While his father became infamous for his totalitarian rule and brutal repression of dissent, Gaddafi's son styled himself as a human rights advocate, pushing for democratic and institutional reforms.

Muammar Gaddafi launched a program many years before aiming to destroy imported ideologies, whether they are Eastern or Western, and frequently appeared traveling in an ornate Bedouin tent and wearing tribal dress.

The often Western-dressed al-Islam, according to CNN, speaks fluent English, earned his Ph.D. at the London School of Economics, and was a frequent go-between with international officials and civilians, once writing an op-ed for The New York Times.

When Libya erupted in civil war however, al-Islam, whose primary role in government had been running national charity The Gaddafi Foundation, made his position clear: he would stand by his father.
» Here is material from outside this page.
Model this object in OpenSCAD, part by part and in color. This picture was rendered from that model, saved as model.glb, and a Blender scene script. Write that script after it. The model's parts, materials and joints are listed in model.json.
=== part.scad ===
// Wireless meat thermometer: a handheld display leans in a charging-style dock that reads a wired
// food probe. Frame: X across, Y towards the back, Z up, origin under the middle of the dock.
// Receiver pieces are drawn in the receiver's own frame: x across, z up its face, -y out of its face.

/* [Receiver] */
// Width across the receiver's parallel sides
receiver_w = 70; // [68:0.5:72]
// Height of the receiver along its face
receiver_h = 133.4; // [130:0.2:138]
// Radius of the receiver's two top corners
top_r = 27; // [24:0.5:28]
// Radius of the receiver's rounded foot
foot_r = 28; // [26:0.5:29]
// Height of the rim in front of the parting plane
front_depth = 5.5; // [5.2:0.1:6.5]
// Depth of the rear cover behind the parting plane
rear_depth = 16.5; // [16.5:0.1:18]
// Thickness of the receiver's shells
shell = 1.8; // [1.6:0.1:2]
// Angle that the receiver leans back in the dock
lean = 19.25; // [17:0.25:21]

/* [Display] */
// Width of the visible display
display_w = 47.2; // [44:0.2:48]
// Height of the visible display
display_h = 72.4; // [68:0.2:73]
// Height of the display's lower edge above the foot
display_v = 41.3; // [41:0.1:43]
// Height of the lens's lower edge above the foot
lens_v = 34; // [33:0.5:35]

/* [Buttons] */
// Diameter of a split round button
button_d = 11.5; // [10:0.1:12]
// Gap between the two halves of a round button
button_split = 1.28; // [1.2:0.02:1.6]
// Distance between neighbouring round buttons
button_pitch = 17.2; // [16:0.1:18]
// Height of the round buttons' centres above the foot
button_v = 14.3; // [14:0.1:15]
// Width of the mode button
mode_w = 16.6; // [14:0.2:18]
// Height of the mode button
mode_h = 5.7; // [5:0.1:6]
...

Saif al-Islam quickly became one of the Gaddafi regime's most visible defenders. As the Libyan uprising became increasingly more violent, the seemingly pacifist and reform-minded al-Islam allegedly had a major role in some of the worst violence seen in Libya after Feb. 13, 2011.
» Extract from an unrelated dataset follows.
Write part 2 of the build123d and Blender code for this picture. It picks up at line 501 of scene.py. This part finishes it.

In June, the ICC issued arrest warrants for Muammar Gaddafi, Saif al-Islam and Libyan intelligence chief Abdullah al-Senussi on charges of crimes against humanity after the U.N. Security Council referred the Libyan crisis to the court in February.

The International Criminal Court may try him for giving order to kill unarmed demonstrators after February's revolt.

His role as a principal actor in the brutal repression of the Libyan uprising will now come more firmly to light. Libyan officials pushing for an initial trial in Libya are demanding Gaddafi's son also answer for the over the killings, repression and theft of public funds that comprised the over four decades of Gaddafi's dictatorship.

Luis Moreno-Ocampa, the ICC's chief prosecutor, aligned himself with NATO spokeswomen Oana Lungescu, who has expressed the international collective's faith in the Libyan government to ensure that justice runs its course.

He's arrested, he's alive, and now he will face justice, Luis Moreno-Ocampa, the ICC's chief prosecutor, said. And that is the important news.